[Records with modeling code]
==========
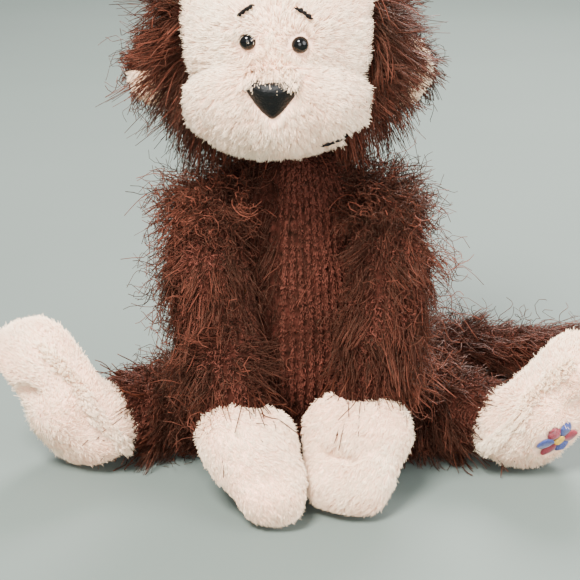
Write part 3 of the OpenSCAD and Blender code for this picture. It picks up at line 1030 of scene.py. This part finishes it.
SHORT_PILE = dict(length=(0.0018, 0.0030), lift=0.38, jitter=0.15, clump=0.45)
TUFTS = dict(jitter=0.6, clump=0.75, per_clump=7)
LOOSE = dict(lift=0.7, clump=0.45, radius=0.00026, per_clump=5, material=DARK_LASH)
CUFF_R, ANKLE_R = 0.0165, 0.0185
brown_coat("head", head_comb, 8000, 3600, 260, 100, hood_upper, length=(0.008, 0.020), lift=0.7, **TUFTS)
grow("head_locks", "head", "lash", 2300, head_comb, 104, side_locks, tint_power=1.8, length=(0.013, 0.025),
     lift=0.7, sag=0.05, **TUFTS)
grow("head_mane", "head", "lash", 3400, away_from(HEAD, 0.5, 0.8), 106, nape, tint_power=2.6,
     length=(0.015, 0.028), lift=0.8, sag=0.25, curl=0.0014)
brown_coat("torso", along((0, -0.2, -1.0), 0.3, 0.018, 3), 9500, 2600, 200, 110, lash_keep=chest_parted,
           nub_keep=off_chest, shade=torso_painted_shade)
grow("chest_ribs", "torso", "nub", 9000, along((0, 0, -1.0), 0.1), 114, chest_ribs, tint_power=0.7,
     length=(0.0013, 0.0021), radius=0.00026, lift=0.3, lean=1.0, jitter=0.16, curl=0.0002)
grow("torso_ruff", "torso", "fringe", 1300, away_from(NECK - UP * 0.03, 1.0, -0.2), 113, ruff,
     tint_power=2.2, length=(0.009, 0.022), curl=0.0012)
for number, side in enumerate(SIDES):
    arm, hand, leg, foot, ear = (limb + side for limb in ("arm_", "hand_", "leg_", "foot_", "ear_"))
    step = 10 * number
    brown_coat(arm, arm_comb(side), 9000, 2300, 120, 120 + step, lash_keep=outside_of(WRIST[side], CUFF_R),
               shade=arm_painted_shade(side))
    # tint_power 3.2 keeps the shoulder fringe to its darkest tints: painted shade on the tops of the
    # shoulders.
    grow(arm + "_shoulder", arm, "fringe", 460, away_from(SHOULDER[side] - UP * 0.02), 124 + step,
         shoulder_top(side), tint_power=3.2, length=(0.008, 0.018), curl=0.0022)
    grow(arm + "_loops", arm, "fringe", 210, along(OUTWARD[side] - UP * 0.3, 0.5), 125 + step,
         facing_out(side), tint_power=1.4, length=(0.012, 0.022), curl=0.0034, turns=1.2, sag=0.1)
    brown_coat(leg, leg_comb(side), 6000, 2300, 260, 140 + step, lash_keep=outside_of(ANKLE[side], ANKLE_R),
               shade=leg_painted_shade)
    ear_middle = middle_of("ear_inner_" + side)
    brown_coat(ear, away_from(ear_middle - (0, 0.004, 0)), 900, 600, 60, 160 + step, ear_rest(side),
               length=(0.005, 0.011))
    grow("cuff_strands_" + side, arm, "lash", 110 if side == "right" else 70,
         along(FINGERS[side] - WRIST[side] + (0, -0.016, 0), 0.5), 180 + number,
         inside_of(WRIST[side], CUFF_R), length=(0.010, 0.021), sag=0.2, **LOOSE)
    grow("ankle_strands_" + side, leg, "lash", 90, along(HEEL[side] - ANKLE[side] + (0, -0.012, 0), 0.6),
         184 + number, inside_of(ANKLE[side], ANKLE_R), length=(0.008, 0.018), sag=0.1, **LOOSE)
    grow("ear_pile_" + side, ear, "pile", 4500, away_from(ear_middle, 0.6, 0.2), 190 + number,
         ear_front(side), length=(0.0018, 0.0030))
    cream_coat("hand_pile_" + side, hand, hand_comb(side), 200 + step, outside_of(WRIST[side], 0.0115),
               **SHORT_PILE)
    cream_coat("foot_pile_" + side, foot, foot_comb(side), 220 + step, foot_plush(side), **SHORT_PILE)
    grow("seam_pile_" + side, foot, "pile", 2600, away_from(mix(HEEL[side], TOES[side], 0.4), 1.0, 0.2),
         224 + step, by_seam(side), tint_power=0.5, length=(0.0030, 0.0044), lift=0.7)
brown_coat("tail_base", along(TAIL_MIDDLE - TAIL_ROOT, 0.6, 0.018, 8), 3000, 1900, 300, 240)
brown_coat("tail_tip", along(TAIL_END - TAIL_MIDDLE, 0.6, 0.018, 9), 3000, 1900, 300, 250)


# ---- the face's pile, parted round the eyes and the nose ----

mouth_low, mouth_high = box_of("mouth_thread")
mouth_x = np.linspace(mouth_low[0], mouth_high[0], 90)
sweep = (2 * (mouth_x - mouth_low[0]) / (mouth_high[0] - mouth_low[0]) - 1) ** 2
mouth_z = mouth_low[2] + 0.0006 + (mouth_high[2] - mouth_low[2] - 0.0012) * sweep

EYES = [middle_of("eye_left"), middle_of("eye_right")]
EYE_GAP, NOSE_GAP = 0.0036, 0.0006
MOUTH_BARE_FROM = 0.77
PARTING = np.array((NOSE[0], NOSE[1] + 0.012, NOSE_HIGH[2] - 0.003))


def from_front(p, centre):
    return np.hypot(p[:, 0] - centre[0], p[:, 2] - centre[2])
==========
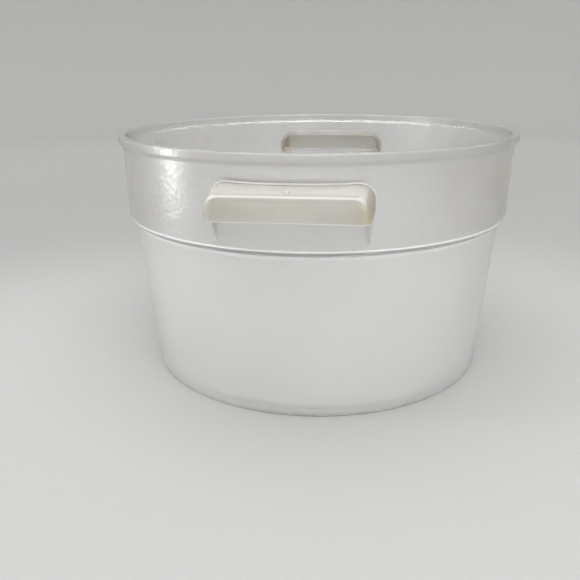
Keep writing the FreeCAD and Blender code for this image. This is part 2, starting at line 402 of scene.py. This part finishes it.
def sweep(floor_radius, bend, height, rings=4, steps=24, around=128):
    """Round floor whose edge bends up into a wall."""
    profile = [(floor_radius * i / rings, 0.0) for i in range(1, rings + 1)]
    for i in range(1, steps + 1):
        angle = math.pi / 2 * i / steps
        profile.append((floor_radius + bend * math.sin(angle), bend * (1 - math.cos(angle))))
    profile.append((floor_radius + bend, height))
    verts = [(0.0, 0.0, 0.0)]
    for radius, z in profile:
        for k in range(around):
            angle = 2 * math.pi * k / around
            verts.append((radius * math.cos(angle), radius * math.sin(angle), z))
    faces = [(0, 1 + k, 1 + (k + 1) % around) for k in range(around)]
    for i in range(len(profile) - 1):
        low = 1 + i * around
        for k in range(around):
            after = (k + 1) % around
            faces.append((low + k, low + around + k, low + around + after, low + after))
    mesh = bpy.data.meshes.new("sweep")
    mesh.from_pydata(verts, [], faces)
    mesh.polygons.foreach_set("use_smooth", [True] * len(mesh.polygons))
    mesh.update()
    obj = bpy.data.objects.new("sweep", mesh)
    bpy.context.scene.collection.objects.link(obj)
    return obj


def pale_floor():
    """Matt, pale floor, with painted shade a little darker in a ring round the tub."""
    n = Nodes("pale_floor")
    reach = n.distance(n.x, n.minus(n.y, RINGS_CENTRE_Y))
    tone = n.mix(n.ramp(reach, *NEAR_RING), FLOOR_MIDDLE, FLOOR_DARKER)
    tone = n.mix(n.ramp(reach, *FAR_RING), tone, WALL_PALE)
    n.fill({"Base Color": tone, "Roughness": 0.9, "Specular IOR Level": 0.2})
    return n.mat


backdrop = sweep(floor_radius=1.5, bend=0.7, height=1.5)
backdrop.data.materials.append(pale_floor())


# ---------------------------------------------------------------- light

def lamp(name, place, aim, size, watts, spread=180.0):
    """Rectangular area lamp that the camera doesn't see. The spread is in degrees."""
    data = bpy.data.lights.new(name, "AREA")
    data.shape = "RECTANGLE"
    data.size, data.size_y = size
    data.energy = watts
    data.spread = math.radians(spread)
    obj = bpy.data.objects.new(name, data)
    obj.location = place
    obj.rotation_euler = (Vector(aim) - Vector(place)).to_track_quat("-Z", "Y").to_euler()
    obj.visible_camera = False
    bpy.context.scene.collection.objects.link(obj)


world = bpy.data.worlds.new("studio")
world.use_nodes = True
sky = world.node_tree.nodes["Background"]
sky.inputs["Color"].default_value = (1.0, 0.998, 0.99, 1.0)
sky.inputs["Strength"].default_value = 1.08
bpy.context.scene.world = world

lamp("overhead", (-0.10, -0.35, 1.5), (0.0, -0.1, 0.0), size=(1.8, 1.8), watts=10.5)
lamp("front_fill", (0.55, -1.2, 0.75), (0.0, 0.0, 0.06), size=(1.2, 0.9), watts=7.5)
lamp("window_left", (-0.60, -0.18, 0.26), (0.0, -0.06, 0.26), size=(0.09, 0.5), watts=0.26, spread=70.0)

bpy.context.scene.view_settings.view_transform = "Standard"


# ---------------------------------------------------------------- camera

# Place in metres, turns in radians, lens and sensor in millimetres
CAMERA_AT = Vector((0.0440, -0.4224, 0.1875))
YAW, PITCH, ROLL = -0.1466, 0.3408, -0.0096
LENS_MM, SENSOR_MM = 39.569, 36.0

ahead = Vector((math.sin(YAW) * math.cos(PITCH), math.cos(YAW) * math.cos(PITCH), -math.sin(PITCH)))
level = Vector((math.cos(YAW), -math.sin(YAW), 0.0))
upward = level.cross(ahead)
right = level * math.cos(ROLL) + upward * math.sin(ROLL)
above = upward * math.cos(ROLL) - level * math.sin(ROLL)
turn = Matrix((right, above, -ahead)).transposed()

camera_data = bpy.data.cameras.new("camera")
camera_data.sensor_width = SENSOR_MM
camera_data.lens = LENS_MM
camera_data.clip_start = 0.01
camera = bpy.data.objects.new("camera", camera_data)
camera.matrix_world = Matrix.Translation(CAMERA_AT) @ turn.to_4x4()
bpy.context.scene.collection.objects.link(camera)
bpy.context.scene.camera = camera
==========
§ **Stated problem**:
Looking at the entries above, state how many lines contain "finishes"; give the number alone.

§ **Output of the exercise**:
2